■ **WHAT YOU SHOULD DO**: Retype the material that follows, keeping every word as it is.

* START *

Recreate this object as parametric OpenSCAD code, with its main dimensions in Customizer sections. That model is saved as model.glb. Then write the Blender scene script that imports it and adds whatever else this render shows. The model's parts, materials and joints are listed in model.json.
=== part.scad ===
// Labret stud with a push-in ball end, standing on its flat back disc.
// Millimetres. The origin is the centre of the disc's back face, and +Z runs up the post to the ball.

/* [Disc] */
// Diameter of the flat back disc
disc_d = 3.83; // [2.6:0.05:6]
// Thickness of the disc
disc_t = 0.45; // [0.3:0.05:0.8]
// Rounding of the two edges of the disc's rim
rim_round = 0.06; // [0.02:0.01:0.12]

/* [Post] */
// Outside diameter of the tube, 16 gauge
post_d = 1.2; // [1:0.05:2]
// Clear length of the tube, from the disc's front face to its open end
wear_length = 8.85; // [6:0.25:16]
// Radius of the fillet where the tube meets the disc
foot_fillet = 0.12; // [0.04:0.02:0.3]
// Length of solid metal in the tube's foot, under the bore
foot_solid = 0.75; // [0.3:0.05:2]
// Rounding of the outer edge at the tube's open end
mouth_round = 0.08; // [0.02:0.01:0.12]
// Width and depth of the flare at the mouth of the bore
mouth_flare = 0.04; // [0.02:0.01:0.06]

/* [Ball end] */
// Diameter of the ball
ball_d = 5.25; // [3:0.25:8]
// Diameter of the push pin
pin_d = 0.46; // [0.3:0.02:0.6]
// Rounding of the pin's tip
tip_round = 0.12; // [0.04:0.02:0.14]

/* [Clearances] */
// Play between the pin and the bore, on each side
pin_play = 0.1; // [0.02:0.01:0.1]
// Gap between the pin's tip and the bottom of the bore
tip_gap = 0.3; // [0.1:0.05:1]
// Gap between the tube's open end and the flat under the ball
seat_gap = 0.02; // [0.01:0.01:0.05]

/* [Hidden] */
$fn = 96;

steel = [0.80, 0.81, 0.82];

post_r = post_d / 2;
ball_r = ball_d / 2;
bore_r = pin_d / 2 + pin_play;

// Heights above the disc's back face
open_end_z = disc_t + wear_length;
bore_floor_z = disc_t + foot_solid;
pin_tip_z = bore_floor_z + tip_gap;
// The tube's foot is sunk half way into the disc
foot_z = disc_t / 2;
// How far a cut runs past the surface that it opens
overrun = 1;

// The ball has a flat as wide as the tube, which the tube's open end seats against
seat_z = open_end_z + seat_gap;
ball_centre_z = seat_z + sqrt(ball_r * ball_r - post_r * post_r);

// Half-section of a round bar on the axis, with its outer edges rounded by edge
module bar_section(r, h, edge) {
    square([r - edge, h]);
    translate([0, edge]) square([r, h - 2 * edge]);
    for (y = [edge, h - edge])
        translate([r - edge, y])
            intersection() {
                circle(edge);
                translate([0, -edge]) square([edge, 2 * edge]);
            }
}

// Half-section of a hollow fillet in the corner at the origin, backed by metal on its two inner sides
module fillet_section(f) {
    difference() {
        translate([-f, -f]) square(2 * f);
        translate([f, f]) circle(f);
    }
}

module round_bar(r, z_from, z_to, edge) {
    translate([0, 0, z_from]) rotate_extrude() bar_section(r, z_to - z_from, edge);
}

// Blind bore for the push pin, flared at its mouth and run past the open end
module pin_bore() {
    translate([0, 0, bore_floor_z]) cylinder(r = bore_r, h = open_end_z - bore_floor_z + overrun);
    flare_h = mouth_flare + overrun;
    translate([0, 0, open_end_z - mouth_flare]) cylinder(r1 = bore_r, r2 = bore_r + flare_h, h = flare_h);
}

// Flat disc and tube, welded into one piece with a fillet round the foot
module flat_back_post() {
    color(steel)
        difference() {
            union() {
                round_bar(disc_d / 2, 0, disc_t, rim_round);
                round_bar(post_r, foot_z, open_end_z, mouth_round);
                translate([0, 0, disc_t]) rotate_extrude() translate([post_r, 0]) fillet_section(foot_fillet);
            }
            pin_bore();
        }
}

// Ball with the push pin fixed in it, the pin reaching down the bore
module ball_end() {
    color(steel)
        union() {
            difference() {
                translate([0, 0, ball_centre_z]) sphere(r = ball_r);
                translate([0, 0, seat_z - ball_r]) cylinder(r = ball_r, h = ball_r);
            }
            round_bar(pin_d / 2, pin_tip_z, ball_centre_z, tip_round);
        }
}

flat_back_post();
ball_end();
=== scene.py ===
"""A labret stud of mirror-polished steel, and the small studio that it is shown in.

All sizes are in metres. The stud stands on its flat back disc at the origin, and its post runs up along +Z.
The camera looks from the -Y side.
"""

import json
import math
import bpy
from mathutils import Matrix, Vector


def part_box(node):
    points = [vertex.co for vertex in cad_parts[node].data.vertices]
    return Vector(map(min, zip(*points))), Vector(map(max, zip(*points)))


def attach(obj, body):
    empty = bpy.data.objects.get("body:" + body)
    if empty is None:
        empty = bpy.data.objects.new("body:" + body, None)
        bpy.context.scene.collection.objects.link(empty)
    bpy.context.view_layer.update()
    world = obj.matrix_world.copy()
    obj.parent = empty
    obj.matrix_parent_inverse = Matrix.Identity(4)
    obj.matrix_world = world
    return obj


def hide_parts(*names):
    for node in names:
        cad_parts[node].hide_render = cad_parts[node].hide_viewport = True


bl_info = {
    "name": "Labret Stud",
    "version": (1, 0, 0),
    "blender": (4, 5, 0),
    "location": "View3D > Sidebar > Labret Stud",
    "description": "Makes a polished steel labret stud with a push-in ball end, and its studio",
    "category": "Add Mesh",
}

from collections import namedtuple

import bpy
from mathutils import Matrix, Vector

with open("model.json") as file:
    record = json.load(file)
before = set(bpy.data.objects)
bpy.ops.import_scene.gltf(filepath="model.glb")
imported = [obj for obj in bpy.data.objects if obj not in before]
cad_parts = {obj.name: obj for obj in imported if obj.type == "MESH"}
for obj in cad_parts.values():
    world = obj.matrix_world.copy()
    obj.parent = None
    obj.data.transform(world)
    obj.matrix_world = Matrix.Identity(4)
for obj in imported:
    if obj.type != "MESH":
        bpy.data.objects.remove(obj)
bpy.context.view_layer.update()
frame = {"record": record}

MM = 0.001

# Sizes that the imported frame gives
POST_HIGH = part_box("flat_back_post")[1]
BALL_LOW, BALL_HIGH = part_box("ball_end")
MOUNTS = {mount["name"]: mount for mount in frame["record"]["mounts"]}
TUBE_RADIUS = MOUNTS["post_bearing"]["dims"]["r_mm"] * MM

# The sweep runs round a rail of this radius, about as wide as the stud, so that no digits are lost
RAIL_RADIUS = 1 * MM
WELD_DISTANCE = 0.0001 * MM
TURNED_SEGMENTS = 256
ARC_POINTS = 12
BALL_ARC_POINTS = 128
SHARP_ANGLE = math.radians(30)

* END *

■ **WRITTEN SOLUTION**:
Recreate this object as parametric OpenSCAD code, with its main dimensions in Customizer sections. That model is saved as model.glb. Then write the Blender scene script that imports it and adds whatever else this render shows. The model's parts, materials and joints are listed in model.json.
=== part.scad ===
// Labret stud with a push-in ball end, standing on its flat back disc.
// Millimetres. The origin is the centre of the disc's back face, and +Z runs up the post to the ball.

/* [Disc] */
// Diameter of the flat back disc
disc_d = 3.83; // [2.6:0.05:6]
// Thickness of the disc
disc_t = 0.45; // [0.3:0.05:0.8]
// Rounding of the two edges of the disc's rim
rim_round = 0.06; // [0.02:0.01:0.12]

/* [Post] */
// Outside diameter of the tube, 16 gauge
post_d = 1.2; // [1:0.05:2]
// Clear length of the tube, from the disc's front face to its open end
wear_length = 8.85; // [6:0.25:16]
// Radius of the fillet where the tube meets the disc
foot_fillet = 0.12; // [0.04:0.02:0.3]
// Length of solid metal in the tube's foot, under the bore
foot_solid = 0.75; // [0.3:0.05:2]
// Rounding of the outer edge at the tube's open end
mouth_round = 0.08; // [0.02:0.01:0.12]
// Width and depth of the flare at the mouth of the bore
mouth_flare = 0.04; // [0.02:0.01:0.06]

/* [Ball end] */
// Diameter of the ball
ball_d = 5.25; // [3:0.25:8]
// Diameter of the push pin
pin_d = 0.46; // [0.3:0.02:0.6]
// Rounding of the pin's tip
tip_round = 0.12; // [0.04:0.02:0.14]

/* [Clearances] */
// Play between the pin and the bore, on each side
pin_play = 0.1; // [0.02:0.01:0.1]
// Gap between the pin's tip and the bottom of the bore
tip_gap = 0.3; // [0.1:0.05:1]
// Gap between the tube's open end and the flat under the ball
seat_gap = 0.02; // [0.01:0.01:0.05]

/* [Hidden] */
$fn = 96;

steel = [0.80, 0.81, 0.82];

post_r = post_d / 2;
ball_r = ball_d / 2;
bore_r = pin_d / 2 + pin_play;

// Heights above the disc's back face
open_end_z = disc_t + wear_length;
bore_floor_z = disc_t + foot_solid;
pin_tip_z = bore_floor_z + tip_gap;
// The tube's foot is sunk half way into the disc
foot_z = disc_t / 2;
// How far a cut runs past the surface that it opens
overrun = 1;

// The ball has a flat as wide as the tube, which the tube's open end seats against
seat_z = open_end_z + seat_gap;
ball_centre_z = seat_z + sqrt(ball_r * ball_r - post_r * post_r);

// Half-section of a round bar on the axis, with its outer edges rounded by edge
module bar_section(r, h, edge) {
    square([r - edge, h]);
    translate([0, edge]) square([r, h - 2 * edge]);
    for (y = [edge, h - edge])
        translate([r - edge, y])
            intersection() {
                circle(edge);
                translate([0, -edge]) square([edge, 2 * edge]);
            }
}

// Half-section of a hollow fillet in the corner at the origin, backed by metal on its two inner sides
module fillet_section(f) {
    difference() {
        translate([-f, -f]) square(2 * f);
        translate([f, f]) circle(f);
    }
}

module round_bar(r, z_from, z_to, edge) {
    translate([0, 0, z_from]) rotate_extrude() bar_section(r, z_to - z_from, edge);
}

// Blind bore for the push pin, flared at its mouth and run past the open end
module pin_bore() {
    translate([0, 0, bore_floor_z]) cylinder(r = bore_r, h = open_end_z - bore_floor_z + overrun);
    flare_h = mouth_flare + overrun;
    translate([0, 0, open_end_z - mouth_flare]) cylinder(r1 = bore_r, r2 = bore_r + flare_h, h = flare_h);
}

// Flat disc and tube, welded into one piece with a fillet round the foot
module flat_back_post() {
    color(steel)
        difference() {
            union() {
                round_bar(disc_d / 2, 0, disc_t, rim_round);
                round_bar(post_r, foot_z, open_end_z, mouth_round);
                translate([0, 0, disc_t]) rotate_extrude() translate([post_r, 0]) fillet_section(foot_fillet);
            }
            pin_bore();
        }
}

// Ball with the push pin fixed in it, the pin reaching down the bore
module ball_end() {
    color(steel)
        union() {
            difference() {
                translate([0, 0, ball_centre_z]) sphere(r = ball_r);
                translate([0, 0, seat_z - ball_r]) cylinder(r = ball_r, h = ball_r);
            }
            round_bar(pin_d / 2, pin_tip_z, ball_centre_z, tip_round);
        }
}

flat_back_post();
ball_end();
=== scene.py ===
"""A labret stud of mirror-polished steel, and the small studio that it is shown in.

All sizes are in metres. The stud stands on its flat back disc at the origin, and its post runs up along +Z.
The camera looks from the -Y side.
"""

import json
import math
import bpy
from mathutils import Matrix, Vector


def part_box(node):
    points = [vertex.co for vertex in cad_parts[node].data.vertices]
    return Vector(map(min, zip(*points))), Vector(map(max, zip(*points)))


def attach(obj, body):
    empty = bpy.data.objects.get("body:" + body)
    if empty is None:
        empty = bpy.data.objects.new("body:" + body, None)
        bpy.context.scene.collection.objects.link(empty)
    bpy.context.view_layer.update()
    world = obj.matrix_world.copy()
    obj.parent = empty
    obj.matrix_parent_inverse = Matrix.Identity(4)
    obj.matrix_world = world
    return obj


def hide_parts(*names):
    for node in names:
        cad_parts[node].hide_render = cad_parts[node].hide_viewport = True


bl_info = {
    "name": "Labret Stud",
    "version": (1, 0, 0),
    "blender": (4, 5, 0),
    "location": "View3D > Sidebar > Labret Stud",
    "description": "Makes a polished steel labret stud with a push-in ball end, and its studio",
    "category": "Add Mesh",
}

from collections import namedtuple

import bpy
from mathutils import Matrix, Vector

with open("model.json") as file:
    record = json.load(file)
before = set(bpy.data.objects)
bpy.ops.import_scene.gltf(filepath="model.glb")
imported = [obj for obj in bpy.data.objects if obj not in before]
cad_parts = {obj.name: obj for obj in imported if obj.type == "MESH"}
for obj in cad_parts.values():
    world = obj.matrix_world.copy()
    obj.parent = None
    obj.data.transform(world)
    obj.matrix_world = Matrix.Identity(4)
for obj in imported:
    if obj.type != "MESH":
        bpy.data.objects.remove(obj)
bpy.context.view_layer.update()
frame = {"record": record}

MM = 0.001

# Sizes that the imported frame gives
POST_HIGH = part_box("flat_back_post")[1]
BALL_LOW, BALL_HIGH = part_box("ball_end")
MOUNTS = {mount["name"]: mount for mount in frame["record"]["mounts"]}
TUBE_RADIUS = MOUNTS["post_bearing"]["dims"]["r_mm"] * MM

# The sweep runs round a rail of this radius, about as wide as the stud, so that no digits are lost
RAIL_RADIUS = 1 * MM
WELD_DISTANCE = 0.0001 * MM
TURNED_SEGMENTS = 256
ARC_POINTS = 12
BALL_ARC_POINTS = 128
SHARP_ANGLE = math.radians(30)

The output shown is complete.